21 July 2009

da bell jar

Ever since I got back from New York, while unemployed, I've kept up a pretty strict regimen of reading and writing. I've tried to alternate between reading new books and re-reading old books that I read when I was a lot younger. The last one I finished was The Bell Jar.
The copy I read was the copy I first read from when I was 12. What made this so good are all the great notes and markings I made. Such as underlining a passage and writing "WOWEE!" because I was fucking 12. Or underlining a passage about categorizing people not based on gender, age, social status, etc, but rather on whether or not they were virgins, and writing "Thank god," because I specifically remember being comforted by the fact that I was not the only one who thought this. It was pretty cute getting little glimpses into my 12 year old self. What was also weird was how when I first read it, I hadn't had my epic mental collapse yet, but I think I still felt a connection with some of the things she said, like there was a part of me deep down that sensed what was going to happen eventually.
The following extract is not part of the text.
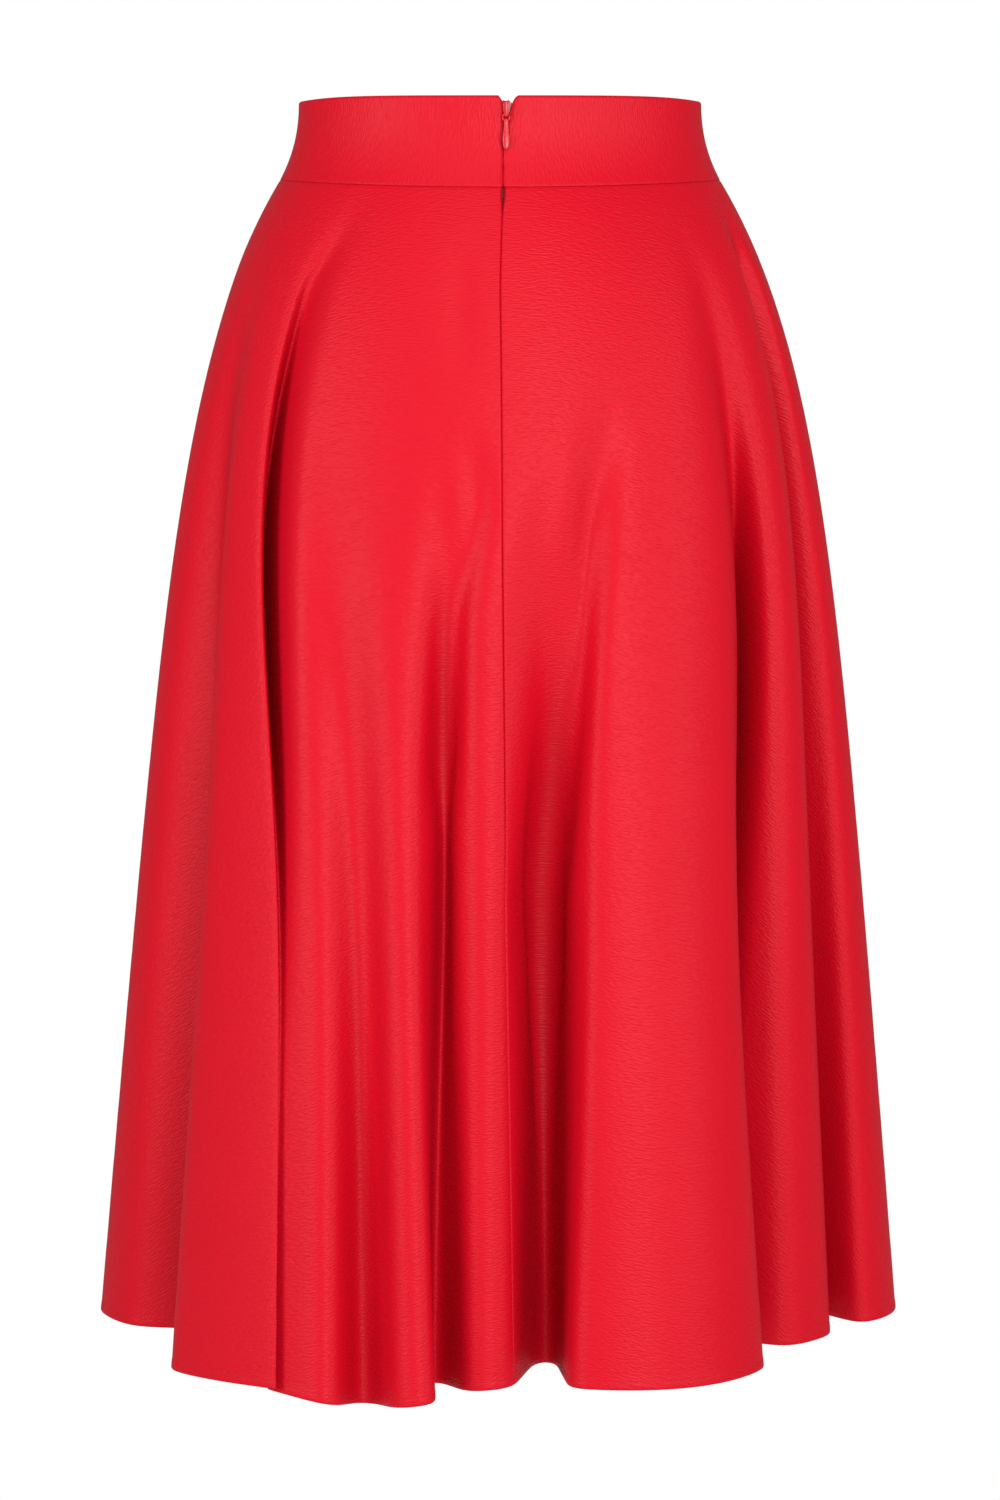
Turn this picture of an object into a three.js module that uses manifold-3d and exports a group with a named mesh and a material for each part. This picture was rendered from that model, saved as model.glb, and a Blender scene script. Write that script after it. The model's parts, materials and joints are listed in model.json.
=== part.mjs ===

And then there's this passage, from Chapter 20:
"To the person in the bell jar, blank and stopped as a dead baby, the world itself is the bad dream."
And then a few pages later:
"I wasn't sure at all. How did I know that someday -- at college, in Europe, somewhere, anywhere -- the bell jar, with its stifling distortions, wouldn't descend again?"
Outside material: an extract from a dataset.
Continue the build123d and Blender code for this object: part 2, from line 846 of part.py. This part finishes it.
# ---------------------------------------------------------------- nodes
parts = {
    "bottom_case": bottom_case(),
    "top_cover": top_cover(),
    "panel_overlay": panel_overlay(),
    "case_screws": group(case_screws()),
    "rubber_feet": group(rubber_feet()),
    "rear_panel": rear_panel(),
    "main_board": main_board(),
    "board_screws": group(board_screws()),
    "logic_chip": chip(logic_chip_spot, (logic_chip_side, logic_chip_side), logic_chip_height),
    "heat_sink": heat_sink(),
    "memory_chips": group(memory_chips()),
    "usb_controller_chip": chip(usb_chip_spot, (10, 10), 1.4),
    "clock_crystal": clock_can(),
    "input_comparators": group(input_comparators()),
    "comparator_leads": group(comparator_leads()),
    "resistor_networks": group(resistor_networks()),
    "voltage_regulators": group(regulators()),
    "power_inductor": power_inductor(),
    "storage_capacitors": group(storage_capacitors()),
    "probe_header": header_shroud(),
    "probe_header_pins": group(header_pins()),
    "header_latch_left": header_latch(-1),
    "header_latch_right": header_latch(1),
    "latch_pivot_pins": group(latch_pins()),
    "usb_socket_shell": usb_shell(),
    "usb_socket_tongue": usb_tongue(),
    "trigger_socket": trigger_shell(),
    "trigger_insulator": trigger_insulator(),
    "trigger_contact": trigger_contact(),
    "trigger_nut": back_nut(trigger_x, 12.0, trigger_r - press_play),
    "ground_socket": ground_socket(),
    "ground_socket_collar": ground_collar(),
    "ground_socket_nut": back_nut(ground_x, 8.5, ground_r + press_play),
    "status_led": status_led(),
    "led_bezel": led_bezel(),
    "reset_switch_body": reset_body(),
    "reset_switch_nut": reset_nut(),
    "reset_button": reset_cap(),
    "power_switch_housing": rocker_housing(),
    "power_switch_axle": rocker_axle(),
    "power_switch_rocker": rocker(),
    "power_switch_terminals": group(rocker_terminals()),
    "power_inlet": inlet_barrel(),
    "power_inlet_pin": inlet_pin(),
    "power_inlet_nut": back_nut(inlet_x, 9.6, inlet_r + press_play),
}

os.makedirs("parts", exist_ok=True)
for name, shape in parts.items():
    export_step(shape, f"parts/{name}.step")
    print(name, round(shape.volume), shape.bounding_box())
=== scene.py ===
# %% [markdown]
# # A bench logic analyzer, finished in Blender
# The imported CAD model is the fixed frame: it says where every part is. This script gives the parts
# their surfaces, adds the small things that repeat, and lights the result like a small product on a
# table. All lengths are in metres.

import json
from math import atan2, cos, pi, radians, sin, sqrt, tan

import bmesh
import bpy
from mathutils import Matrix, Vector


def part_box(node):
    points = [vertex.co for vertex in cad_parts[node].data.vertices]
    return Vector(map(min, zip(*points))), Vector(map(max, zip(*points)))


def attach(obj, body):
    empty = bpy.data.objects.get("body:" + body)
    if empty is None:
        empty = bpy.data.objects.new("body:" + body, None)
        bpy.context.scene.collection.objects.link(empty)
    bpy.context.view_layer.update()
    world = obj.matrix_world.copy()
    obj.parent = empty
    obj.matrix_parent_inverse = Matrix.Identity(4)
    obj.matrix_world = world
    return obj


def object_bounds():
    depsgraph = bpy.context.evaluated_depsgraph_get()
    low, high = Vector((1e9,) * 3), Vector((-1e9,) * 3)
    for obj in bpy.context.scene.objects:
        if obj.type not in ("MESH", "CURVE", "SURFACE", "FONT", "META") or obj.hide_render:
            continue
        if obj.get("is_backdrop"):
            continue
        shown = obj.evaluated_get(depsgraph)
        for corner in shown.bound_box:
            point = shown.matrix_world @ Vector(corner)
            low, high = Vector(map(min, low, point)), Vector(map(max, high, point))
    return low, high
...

Re-reading The Bell Jar was scary and emotional. I knew that the book was good. But now that I've been through what Plath/Esther Greenwood went through, it's absolutely terrifying how completely spot ON Plath was about what happens. It doesn't matter that it was the 60s and I was in the 00s or that she was 19 and I was 17, it's the exact same thing. And when she gets (successful) electroshock therapy in the mental hospital and suddenly feels the bell jar lifted, and is amazed at how much clearer the world is . . . it is identical to the way I felt, also in the mental hospital, when my antidepressents kicked in for the first time and I could just breathe. I could stop crying and breathe and think.
So if you ever wonder what it's like to go nuts, get better, and still live in fear of going nuts again, read The Bell Jar.